• _What is expected_: Set down the material once more, exactly as it appears.

• _Collected data_:
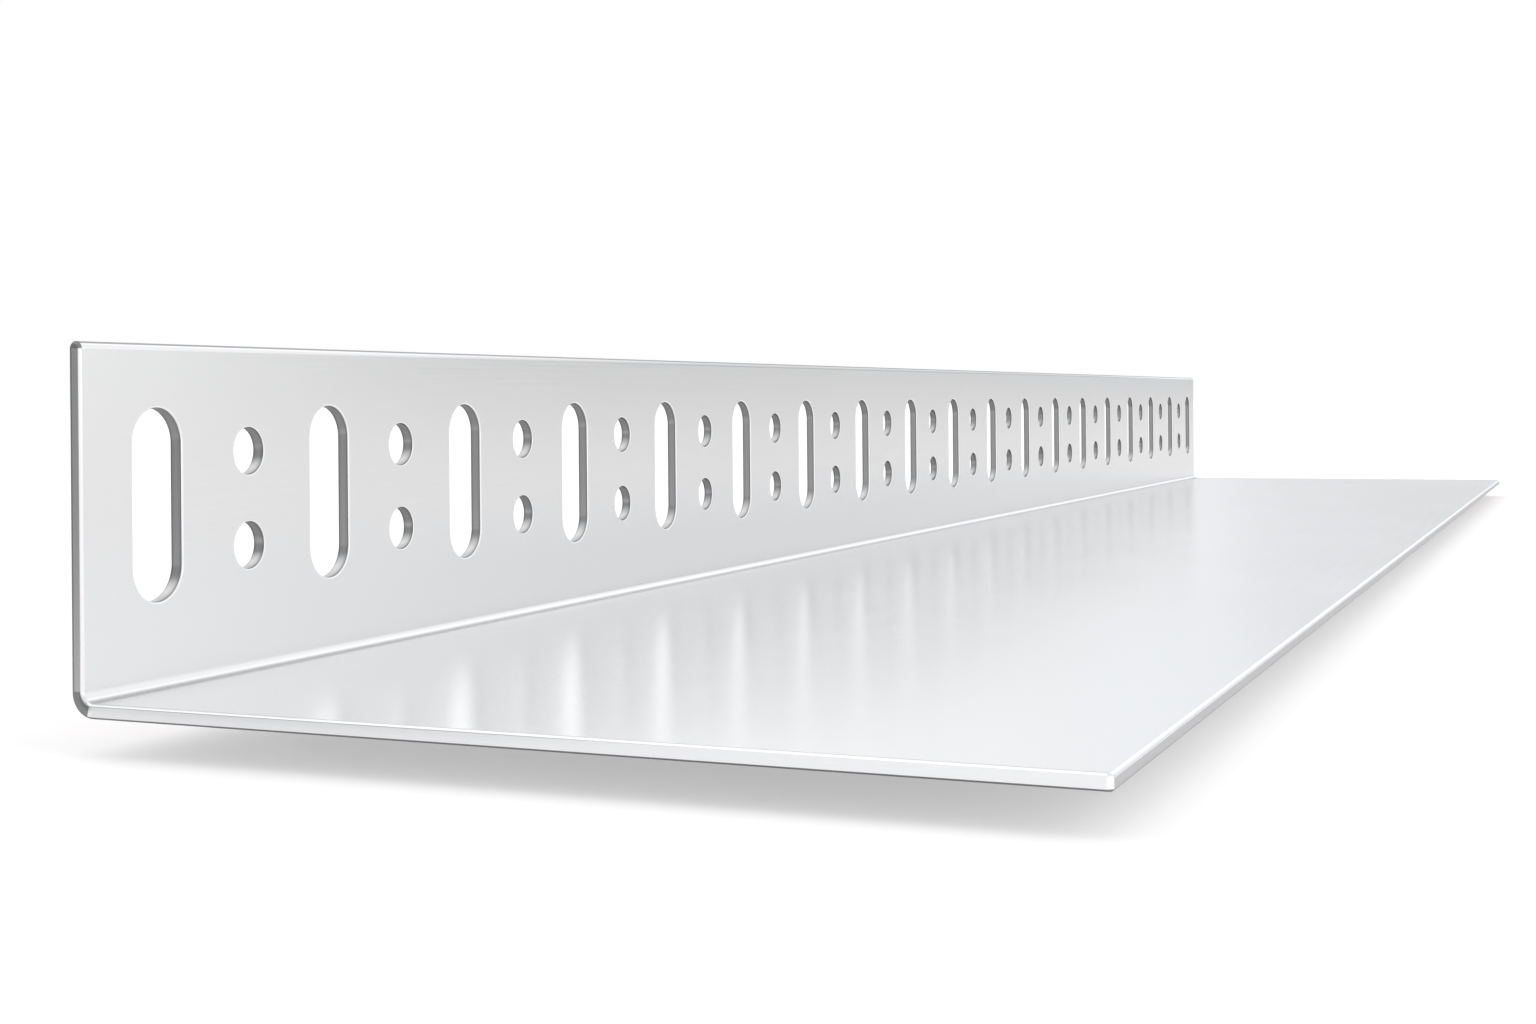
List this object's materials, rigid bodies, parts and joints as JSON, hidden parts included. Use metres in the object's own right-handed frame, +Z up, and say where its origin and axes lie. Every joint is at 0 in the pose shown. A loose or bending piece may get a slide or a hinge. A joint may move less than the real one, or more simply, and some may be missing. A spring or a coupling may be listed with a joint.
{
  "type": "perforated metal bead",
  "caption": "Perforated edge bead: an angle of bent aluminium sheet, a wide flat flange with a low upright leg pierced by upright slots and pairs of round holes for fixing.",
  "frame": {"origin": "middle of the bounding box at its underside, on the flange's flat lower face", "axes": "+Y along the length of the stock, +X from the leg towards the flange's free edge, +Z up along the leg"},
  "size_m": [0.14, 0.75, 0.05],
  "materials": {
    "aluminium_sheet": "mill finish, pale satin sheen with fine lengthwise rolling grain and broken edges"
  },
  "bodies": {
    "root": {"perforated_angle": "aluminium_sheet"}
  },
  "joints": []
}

• _Correct response_:
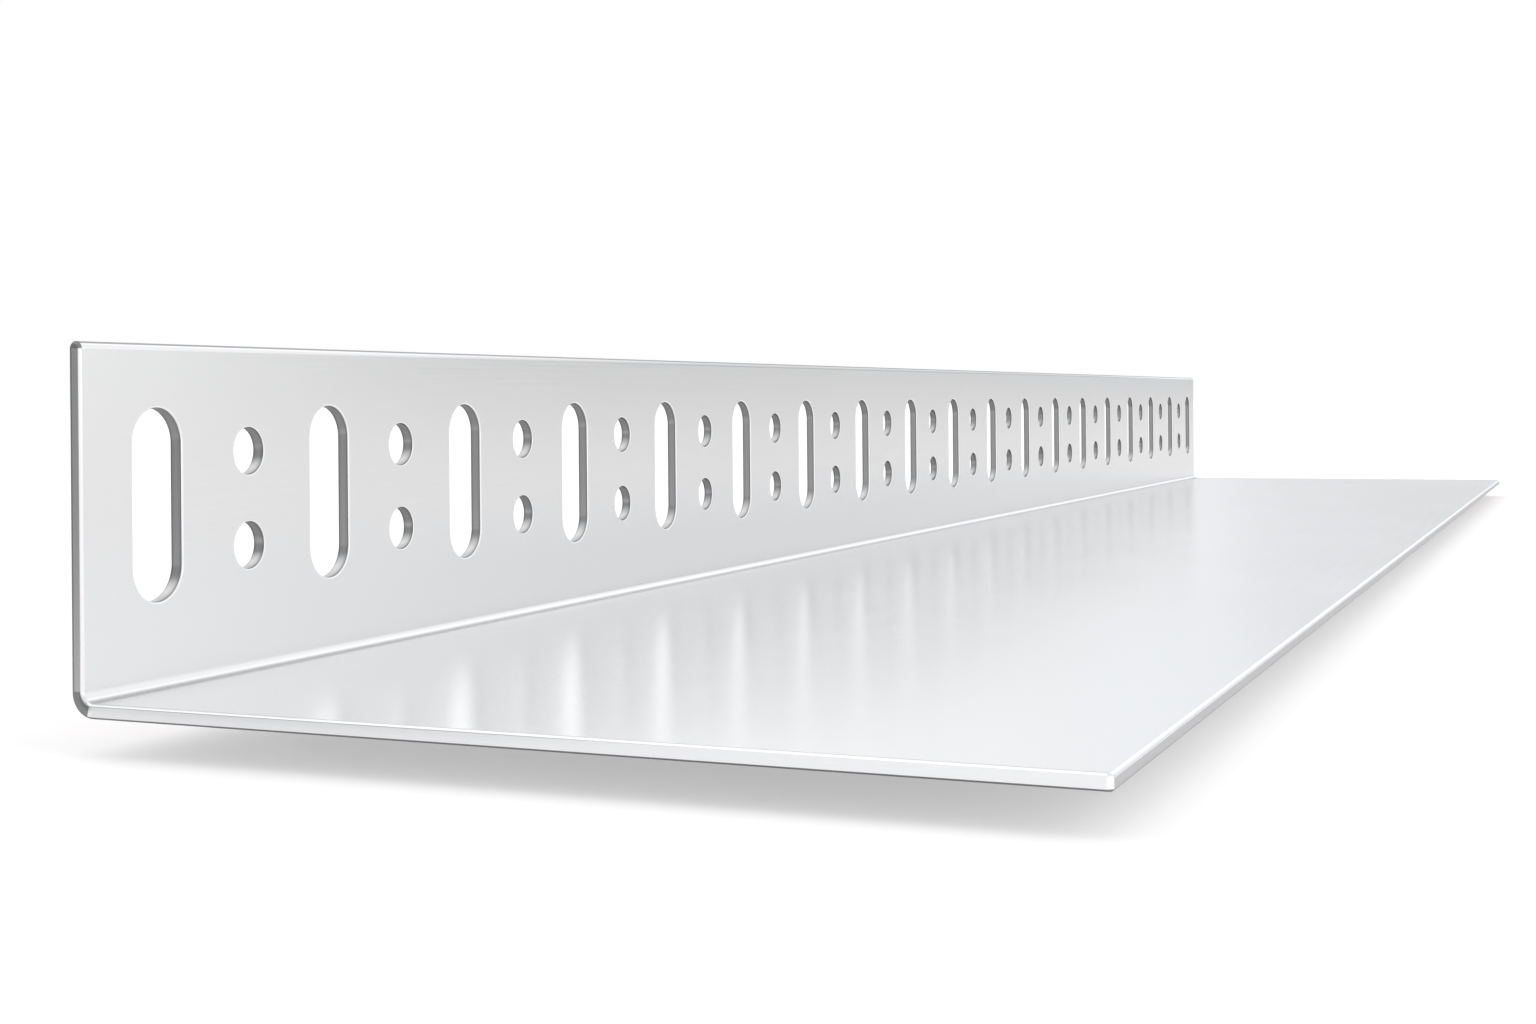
List this object's materials, rigid bodies, parts and joints as JSON, hidden parts included. Use metres in the object's own right-handed frame, +Z up, and say where its origin and axes lie. Every joint is at 0 in the pose shown. A loose or bending piece may get a slide or a hinge. A joint may move less than the real one, or more simply, and some may be missing. A spring or a coupling may be listed with a joint.
{
  "type": "perforated metal bead",
  "caption": "Perforated edge bead: an angle of bent aluminium sheet, a wide flat flange with a low upright leg pierced by upright slots and pairs of round holes for fixing.",
  "frame": {"origin": "middle of the bounding box at its underside, on the flange's flat lower face", "axes": "+Y along the length of the stock, +X from the leg towards the flange's free edge, +Z up along the leg"},
  "size_m": [0.14, 0.75, 0.05],
  "materials": {
    "aluminium_sheet": "mill finish, pale satin sheen with fine lengthwise rolling grain and broken edges"
  },
  "bodies": {
    "root": {"perforated_angle": "aluminium_sheet"}
  },
  "joints": []
}